TASK INSTRUCTIONS: Count lines holding the string "joints" in the data that follows. Reply with one number only.

INFORMATION SUPPLIED:
==================================================

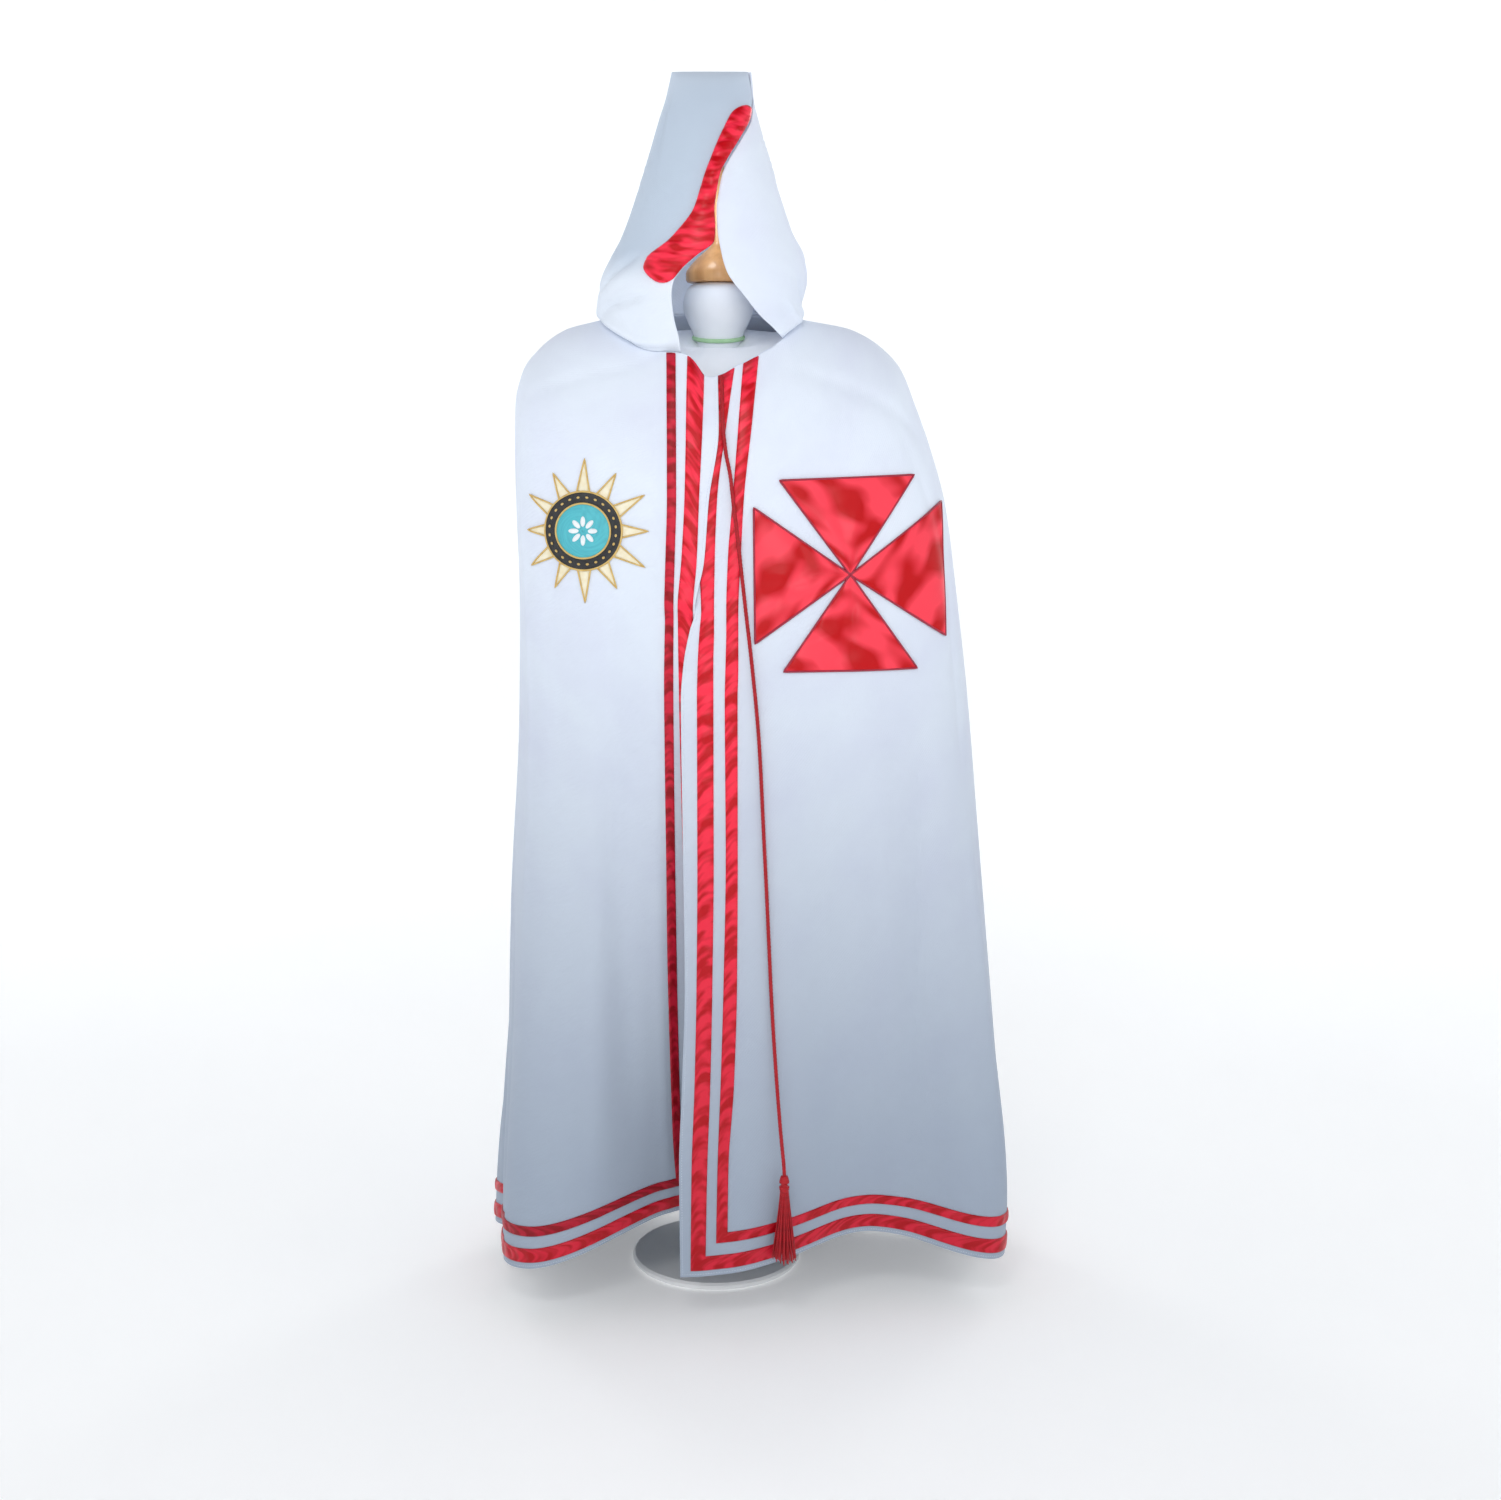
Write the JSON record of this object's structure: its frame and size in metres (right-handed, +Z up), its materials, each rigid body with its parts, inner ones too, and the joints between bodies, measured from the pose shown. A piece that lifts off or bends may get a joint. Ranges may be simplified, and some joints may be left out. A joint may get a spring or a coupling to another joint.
{
  "type": "hooded ceremonial cape on a dress form",
  "caption": "Full-length hooded white cape, open down the front, with red satin bands, a red cross, a round badge, a neck cord and tassel, on a limbless dress form with a round base",
  "frame": {"origin": "on the floor, on the underside of the round base, under the dress form's axis", "axes": "+Z up, -Y is the front of the cape, +X is the viewer's right"},
  "size_m": [0.7054, 0.4355, 1.584],
  "materials": {
    "cloth": "white wool cloth with a soft nap",
    "satin": "red polyester satin, glossy, puckered along its stitching",
    "dark_thread": "black rayon embroidery",
    "blue_thread": "turquoise rayon embroidery",
    "cord": "twisted red rayon cord and tassel threads",
    "linen": "white stretched cover of the dress form",
    "wood": "turned, clear-lacquered wood",
    "white_steel": "white powder-coated steel"
  },
  "bodies": {
    "root": {"front_left": "cloth", "front_right": "cloth", "back": "cloth", "hood_left": "cloth", "hood_right": "cloth", "hood_band": "satin", "band_narrow_left": "satin", "band_narrow_right": "satin", "band_narrow_back": "satin", "band_broad_left": "satin", "band_broad_right": "satin", "band_broad_back": "satin", "cross_arm_top": "satin", "cross_arm_left": "satin", "cross_arm_bottom": "satin", "cross_arm_right": "satin", "badge_ring": "dark_thread", "badge_disc": "blue_thread", "neck_cord": "cord", "tassel": "cord", "form_torso": "linen", "form_neck": "linen", "form_cap": "wood", "hood_rest": "wood", "stand_pole": "white_steel", "stand_base": "white_steel"}
  },
  "joints": []
}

==================================================

IN RESPONSE: 2